**STATED PROBLEM**
Tally the lines in the listing below that contain "picture" and report the tally alone.

#### THE DATA ####

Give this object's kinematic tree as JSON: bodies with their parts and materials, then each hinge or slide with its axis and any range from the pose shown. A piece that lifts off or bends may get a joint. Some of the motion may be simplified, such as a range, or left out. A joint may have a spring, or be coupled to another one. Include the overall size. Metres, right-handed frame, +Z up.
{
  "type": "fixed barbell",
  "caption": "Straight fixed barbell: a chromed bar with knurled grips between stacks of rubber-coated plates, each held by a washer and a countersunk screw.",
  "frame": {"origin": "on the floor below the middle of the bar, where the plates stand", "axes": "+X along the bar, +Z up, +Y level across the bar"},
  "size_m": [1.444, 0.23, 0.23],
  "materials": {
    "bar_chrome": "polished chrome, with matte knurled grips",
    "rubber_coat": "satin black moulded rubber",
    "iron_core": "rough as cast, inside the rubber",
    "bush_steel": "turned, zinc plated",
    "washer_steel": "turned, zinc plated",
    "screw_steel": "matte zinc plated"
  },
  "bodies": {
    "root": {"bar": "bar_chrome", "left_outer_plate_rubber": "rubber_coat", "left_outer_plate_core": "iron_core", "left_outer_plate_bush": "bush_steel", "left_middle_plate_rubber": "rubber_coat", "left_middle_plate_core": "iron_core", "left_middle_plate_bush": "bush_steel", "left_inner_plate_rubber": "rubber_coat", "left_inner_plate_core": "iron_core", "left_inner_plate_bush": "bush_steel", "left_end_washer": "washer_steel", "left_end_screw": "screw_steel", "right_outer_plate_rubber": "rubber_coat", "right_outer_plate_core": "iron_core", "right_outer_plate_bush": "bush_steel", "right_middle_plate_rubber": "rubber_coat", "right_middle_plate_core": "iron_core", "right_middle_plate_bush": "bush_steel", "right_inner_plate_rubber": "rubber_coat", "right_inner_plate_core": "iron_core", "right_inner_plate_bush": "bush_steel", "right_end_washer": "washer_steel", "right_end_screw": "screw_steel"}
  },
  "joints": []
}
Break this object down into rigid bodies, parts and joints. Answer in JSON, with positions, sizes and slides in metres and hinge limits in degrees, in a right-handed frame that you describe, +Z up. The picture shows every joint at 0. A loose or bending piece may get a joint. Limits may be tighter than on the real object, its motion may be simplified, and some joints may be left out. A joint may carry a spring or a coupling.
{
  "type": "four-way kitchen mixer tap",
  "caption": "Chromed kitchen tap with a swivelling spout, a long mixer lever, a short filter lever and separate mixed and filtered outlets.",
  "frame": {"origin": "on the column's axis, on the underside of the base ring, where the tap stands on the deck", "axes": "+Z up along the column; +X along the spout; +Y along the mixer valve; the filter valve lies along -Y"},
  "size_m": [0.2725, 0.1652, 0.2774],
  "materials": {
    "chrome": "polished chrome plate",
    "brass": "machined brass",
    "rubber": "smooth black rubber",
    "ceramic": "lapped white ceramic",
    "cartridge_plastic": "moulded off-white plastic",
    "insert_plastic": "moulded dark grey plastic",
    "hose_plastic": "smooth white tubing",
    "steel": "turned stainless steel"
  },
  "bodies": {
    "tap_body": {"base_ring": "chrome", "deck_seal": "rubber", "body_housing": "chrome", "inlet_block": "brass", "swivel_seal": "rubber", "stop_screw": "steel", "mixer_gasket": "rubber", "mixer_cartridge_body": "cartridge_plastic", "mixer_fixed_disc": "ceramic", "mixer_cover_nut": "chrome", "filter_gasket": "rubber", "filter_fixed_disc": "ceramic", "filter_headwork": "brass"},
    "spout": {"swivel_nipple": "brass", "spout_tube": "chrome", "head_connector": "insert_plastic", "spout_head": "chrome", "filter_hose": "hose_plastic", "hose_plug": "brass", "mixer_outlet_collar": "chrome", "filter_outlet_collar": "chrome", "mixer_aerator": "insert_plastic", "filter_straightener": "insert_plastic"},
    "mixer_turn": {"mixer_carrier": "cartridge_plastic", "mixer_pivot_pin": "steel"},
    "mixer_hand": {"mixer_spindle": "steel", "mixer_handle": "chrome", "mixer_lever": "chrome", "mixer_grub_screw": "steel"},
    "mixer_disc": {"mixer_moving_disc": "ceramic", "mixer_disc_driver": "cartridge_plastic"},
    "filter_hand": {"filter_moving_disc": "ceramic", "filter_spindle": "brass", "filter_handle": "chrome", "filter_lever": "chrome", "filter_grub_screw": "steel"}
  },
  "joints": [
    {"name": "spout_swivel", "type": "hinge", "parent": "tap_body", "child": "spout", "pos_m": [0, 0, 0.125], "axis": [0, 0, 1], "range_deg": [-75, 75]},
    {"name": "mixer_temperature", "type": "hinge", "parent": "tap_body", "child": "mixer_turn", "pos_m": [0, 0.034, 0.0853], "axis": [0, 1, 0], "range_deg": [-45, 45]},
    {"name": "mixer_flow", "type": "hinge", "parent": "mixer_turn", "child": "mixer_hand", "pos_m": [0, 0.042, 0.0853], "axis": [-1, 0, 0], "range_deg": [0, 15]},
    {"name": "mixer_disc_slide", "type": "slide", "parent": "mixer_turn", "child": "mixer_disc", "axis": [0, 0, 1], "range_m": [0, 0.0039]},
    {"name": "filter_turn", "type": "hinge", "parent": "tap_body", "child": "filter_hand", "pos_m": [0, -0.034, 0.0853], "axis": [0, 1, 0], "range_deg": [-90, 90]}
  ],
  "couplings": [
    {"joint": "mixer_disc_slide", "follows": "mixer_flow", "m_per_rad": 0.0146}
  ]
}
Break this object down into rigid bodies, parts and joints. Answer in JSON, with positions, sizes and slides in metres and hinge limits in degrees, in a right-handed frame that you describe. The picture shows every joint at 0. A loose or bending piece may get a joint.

####

**FINAL RESULT**
2